Visualizations for new Display

IMG_1463Over the last couple months I’ve had the chance to develop a series of “paintings” for the fiberoptic tapestry, a new display system developed by artists Ligorano/Reese. It is essentially a hand-woven canvas of optic fibers, each illuminated by an electronically-controlled LED. The result is incredibly beautiful and expressive, producing a painterly effect. I was mesmerized by the gently-glowing canvases the first time I saw them and was very excited to get the chance to create content for them.

My work has been developing visualizations that utilize the new physical display in different ways. The first visualizes air traffic over four major airports in the US, drawing moving lines to indicate aircraft taking off and landing. The second, entitled Order/Disorder, displayed below aggregates a number of sources for natural disaster information and draws the disasters as “tears in the fabric” of the world. Lastly, I am working to create software that reacts to the environment and responds by flashing a series of animations developed by Marshall Reese.

A program in Processing communicates with the hardware and serves as a hub accepting drawing commands from other software via OSC. A number of scripts in Python perform data aggregation, scraping, parsing and animation for the flight tracker. A patch in Pd performs sound analysis and drives the canvases through OSC.

“Order/Disorder is a software visualization of destructive and restorative forces in the world. The software runs on an electronically-controlled tapestry of woven fiberoptic threads created by New York-based artists Ligorano/Reese. Two computer programs, named order and disorder, modify the tapestry throughout the day in response to natural and man-caused events such as earthquakes, biohazards, and aircraft accidents. Order seeks to weave a rainbow-gradated pattern representing peace and wholeness while Disorder seeks to destroy and unravel the tapestry by “tearing” the fabric and weaving in aberrant threads.”

Invisible Chimes

Lately I have been exploring the idea of invisible, intangible interactive systems and how they would be experienced. So much of everyday interaction deals with sight and touch. We rely on visual and tactile feedback to manipulate and understand physical systems. How difficult is it to understand and know a system when these two components are removed leaving only sound? Everyone has had the experience of stumbling through a dark house at night to get a glass of water, but relied primarily on the sense of touch to get by. What happens when Newton’s 3rd law no longer guides us and the glass we grasp doesn’t press back on our hand? The closest experience I can think of is the theremin, although the underlying system is limited in potential complexity.

The first piece I have made to explore this concept features invisible wind chimes. When a person walks through the space occupied by the virtual chimes, they begin to ring. Should the actor stop to explore the source of the sound, he will uncover a fine-grained, predictable, knowable system. Using computer vision techniques to detect movement in a space, real, physical objects are able to interact with virtual, “physical” ones. Although not concrete, they are still physical because a physics simulation ensures the individual chimes still hang behave in ways we know and expect. They hang from the ceiling by strings, collide with each other (causing them to ring), swing and respond to gravity by eventually settling back to rest, and respond to touch by a soft body (muting any ringing).

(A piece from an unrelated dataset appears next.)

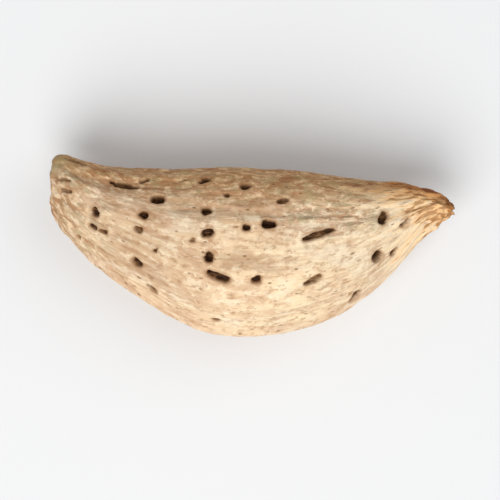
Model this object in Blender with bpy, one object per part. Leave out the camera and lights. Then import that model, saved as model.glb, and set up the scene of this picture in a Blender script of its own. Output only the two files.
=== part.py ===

Invisible Chimes is an intangible, interactive system that prompts us to consider how we acquire knowledge of complex systems from limited experiential data. The chimes, though installed in a space, cannot be seen, and while they can be touched, they cannot be felt. The only indication of their presence is the sound they make. Nevertheless, the system is still very much a “physical” one, in that the chimes are governed by the laws of physics. Although they can be appreciated by simply walking through them, further interaction reveals that the individual chimes can be separated, muted, and lifted, and that they behave in a predictable, understandable way. The inset video reveals the physical model the custom software uses to create the interactive system.